The two shows have similar opening credits and opening themes. They both look vaguely like cartoon versions of 70’s TV openings, and both shows are inspired by 70’s TV genres (Westerns and spy shows).
So I always assumed they were riffing off the same opening of some previous show. Is that correct, and if so, what’s the show? Archer
Both use Saul Bass-inspired graphics and "collage frames that were popular in the late 'Sixties and 'Seventies, largely aping the innovative use of split screen in the John Frankenheimer film, Grand Prix and the original Thomas Crown Affair, both staring Steve McQueen.
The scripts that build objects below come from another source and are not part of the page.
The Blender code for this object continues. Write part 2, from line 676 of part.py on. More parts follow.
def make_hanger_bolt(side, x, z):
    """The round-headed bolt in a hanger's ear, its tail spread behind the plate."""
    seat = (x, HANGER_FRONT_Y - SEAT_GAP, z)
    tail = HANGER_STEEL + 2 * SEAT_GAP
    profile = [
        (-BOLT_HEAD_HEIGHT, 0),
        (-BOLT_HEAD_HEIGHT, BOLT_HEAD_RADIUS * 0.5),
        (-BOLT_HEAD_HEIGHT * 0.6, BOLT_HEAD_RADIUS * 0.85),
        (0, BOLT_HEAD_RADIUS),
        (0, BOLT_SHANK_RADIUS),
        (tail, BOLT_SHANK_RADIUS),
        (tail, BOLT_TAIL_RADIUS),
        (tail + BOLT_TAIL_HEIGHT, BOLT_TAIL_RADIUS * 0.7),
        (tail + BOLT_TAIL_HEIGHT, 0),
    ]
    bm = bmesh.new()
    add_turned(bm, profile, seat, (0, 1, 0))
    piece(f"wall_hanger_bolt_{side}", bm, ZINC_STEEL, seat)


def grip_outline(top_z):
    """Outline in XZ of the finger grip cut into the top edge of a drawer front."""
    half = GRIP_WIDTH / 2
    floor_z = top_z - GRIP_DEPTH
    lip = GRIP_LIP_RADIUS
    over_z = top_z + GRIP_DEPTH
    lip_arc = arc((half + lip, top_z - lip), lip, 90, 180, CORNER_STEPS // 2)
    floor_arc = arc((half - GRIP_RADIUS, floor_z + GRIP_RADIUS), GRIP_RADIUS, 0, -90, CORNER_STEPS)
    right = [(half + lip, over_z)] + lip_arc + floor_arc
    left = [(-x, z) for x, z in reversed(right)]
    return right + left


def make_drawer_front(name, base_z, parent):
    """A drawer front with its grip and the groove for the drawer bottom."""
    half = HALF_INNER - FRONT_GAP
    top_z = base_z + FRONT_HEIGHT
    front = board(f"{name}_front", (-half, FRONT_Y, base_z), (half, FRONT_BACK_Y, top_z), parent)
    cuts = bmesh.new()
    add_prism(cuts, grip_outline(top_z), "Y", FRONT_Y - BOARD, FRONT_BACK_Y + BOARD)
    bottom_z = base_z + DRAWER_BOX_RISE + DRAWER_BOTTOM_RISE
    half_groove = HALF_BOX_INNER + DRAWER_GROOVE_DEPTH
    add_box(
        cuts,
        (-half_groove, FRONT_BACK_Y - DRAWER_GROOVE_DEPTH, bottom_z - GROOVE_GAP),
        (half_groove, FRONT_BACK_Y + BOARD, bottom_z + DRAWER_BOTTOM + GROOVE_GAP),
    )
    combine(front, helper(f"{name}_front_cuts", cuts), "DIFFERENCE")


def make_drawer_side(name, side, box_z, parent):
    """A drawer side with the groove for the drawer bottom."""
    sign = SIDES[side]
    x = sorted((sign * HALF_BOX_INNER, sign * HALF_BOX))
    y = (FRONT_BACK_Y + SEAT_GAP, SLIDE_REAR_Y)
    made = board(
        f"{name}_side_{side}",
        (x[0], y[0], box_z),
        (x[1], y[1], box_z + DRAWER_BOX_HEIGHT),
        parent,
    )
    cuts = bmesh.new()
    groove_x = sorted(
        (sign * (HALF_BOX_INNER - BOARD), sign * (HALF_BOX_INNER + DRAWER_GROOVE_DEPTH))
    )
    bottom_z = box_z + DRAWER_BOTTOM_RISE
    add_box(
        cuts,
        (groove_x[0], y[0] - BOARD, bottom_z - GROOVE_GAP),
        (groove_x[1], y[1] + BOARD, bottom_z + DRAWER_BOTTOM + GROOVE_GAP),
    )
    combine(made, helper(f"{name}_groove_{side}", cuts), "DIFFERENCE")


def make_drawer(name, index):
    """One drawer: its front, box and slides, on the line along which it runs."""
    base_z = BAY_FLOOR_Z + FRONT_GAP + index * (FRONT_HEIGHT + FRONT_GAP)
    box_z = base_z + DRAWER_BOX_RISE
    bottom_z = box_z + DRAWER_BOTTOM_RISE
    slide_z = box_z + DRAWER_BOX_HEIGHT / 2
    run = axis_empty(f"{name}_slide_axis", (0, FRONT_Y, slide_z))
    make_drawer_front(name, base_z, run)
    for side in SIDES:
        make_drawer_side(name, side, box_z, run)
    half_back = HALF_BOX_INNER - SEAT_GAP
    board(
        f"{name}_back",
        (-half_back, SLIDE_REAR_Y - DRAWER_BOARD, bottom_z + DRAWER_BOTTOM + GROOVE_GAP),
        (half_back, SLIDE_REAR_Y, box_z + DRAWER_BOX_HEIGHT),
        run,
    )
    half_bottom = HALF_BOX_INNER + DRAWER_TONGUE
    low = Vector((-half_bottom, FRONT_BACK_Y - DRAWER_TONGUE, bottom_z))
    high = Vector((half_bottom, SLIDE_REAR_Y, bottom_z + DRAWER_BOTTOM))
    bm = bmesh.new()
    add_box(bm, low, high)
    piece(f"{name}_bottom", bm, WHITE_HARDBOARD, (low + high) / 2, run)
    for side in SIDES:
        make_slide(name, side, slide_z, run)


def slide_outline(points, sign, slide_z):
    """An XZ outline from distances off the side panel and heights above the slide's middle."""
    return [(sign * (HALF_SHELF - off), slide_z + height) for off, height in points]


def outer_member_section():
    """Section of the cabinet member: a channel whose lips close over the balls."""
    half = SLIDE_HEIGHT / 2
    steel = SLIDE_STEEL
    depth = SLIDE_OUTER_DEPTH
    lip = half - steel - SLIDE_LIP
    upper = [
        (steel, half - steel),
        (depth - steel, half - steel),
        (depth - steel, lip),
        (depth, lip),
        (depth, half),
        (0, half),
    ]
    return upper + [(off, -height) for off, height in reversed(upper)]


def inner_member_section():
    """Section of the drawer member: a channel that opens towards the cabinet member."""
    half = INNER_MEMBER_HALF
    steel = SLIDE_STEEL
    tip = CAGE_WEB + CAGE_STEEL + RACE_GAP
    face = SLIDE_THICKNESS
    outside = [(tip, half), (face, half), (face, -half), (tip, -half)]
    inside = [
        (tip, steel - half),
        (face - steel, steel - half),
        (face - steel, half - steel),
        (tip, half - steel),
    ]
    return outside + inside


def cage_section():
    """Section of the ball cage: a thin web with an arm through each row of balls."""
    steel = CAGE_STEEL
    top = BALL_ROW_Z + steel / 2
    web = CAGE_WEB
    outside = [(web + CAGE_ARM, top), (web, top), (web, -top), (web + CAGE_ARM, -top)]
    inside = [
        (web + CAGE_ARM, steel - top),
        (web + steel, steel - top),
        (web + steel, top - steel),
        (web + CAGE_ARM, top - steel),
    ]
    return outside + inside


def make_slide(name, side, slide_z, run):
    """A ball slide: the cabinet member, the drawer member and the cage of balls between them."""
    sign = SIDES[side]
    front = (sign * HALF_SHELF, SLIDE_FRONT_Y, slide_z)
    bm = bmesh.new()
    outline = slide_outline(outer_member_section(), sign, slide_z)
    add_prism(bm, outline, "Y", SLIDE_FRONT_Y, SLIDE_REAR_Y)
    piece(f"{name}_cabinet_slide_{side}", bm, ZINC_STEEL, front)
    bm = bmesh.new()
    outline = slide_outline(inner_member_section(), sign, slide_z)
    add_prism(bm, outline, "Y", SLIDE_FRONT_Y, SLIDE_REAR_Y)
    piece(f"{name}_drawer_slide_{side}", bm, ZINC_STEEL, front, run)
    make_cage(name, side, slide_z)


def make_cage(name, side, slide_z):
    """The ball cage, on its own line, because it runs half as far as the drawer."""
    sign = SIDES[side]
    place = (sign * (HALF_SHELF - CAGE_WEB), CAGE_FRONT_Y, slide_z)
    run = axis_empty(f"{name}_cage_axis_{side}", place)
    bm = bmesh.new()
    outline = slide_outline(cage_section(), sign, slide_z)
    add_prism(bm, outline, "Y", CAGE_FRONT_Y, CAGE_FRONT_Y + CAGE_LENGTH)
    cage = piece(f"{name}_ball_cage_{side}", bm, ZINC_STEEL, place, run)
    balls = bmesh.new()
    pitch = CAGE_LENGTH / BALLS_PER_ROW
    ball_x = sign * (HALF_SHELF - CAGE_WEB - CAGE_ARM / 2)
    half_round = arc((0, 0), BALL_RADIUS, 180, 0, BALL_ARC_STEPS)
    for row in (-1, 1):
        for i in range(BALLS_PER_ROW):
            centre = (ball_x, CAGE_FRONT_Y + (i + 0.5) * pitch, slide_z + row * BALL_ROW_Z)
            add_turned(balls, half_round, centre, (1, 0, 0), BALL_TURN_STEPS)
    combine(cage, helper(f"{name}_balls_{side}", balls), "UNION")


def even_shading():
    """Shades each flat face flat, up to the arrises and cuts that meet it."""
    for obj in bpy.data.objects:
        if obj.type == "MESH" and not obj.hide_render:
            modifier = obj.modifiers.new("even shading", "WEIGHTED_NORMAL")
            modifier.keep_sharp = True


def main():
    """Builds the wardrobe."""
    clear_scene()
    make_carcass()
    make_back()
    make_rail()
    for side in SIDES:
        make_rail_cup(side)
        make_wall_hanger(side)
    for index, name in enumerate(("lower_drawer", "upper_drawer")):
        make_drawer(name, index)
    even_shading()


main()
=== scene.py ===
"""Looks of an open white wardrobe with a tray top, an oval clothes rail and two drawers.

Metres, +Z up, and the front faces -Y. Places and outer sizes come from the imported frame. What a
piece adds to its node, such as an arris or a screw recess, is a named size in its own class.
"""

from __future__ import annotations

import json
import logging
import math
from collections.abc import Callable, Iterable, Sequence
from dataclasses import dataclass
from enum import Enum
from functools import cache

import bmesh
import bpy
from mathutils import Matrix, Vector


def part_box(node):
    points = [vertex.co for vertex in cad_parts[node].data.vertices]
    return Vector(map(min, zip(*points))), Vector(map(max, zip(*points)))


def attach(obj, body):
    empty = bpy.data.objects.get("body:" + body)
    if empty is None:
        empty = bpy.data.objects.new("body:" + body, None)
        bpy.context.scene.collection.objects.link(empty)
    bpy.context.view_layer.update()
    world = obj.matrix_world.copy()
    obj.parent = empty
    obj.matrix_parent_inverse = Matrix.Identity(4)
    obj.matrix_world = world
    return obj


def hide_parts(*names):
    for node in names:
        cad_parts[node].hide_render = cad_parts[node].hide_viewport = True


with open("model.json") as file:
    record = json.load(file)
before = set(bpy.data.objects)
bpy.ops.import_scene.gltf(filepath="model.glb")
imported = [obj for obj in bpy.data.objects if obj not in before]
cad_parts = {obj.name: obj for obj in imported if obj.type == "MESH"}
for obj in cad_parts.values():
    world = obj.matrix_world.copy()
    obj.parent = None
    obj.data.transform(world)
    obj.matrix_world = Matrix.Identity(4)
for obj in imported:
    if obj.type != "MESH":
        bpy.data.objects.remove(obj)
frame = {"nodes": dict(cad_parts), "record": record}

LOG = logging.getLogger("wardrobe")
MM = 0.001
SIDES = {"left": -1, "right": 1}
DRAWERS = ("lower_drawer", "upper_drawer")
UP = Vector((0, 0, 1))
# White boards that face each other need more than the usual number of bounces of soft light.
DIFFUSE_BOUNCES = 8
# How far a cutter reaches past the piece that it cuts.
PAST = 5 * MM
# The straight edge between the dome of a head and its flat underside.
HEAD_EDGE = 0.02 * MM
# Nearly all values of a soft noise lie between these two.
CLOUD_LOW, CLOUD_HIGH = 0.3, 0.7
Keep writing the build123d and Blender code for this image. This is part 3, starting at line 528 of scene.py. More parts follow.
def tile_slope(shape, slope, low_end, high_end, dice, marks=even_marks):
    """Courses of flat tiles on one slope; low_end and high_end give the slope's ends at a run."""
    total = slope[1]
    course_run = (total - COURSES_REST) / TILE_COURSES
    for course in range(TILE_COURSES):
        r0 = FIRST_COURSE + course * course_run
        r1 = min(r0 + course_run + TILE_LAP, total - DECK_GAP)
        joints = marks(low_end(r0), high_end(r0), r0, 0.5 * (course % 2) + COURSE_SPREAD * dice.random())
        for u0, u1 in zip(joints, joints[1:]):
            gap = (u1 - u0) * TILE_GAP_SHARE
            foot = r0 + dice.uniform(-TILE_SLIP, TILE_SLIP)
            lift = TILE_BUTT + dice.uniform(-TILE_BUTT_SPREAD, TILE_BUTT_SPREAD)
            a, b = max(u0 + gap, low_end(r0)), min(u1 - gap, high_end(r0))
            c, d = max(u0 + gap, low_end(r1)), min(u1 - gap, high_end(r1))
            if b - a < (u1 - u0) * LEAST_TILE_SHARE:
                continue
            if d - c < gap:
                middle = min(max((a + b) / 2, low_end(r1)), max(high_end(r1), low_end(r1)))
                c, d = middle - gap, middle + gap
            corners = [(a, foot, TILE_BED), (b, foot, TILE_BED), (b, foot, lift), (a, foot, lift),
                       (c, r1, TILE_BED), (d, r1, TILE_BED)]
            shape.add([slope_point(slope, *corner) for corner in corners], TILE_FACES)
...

The Wild Wild West (the show with Robert Conrad and Ross Martin, not the regrettable film adaption with Will Smith and a big-ass robot spider) famously used collage frame titles in the opening and commercial breaks, filling in the frames as the story progressed. I don’t think either show is intentionally trying to riff off of a specific inspiration as much as the style of that era; Archer is nominally set in the post-Cold War present but with decoration that is distinctly Mid-Century Modern in the ISIS offices and Archer’s penthouse, and since it is satirizing Bond-like spy shows and movies, it is entirely appropriate.
I assumed Archer is directly lifting from Bebop, and that Bebop was inspired by the feel of those 60’s and 70’s shows, just like its theme song Tank! was inspired by those crime jazz theses of the day like Peter Gunn and Legs Diamond, but is new music.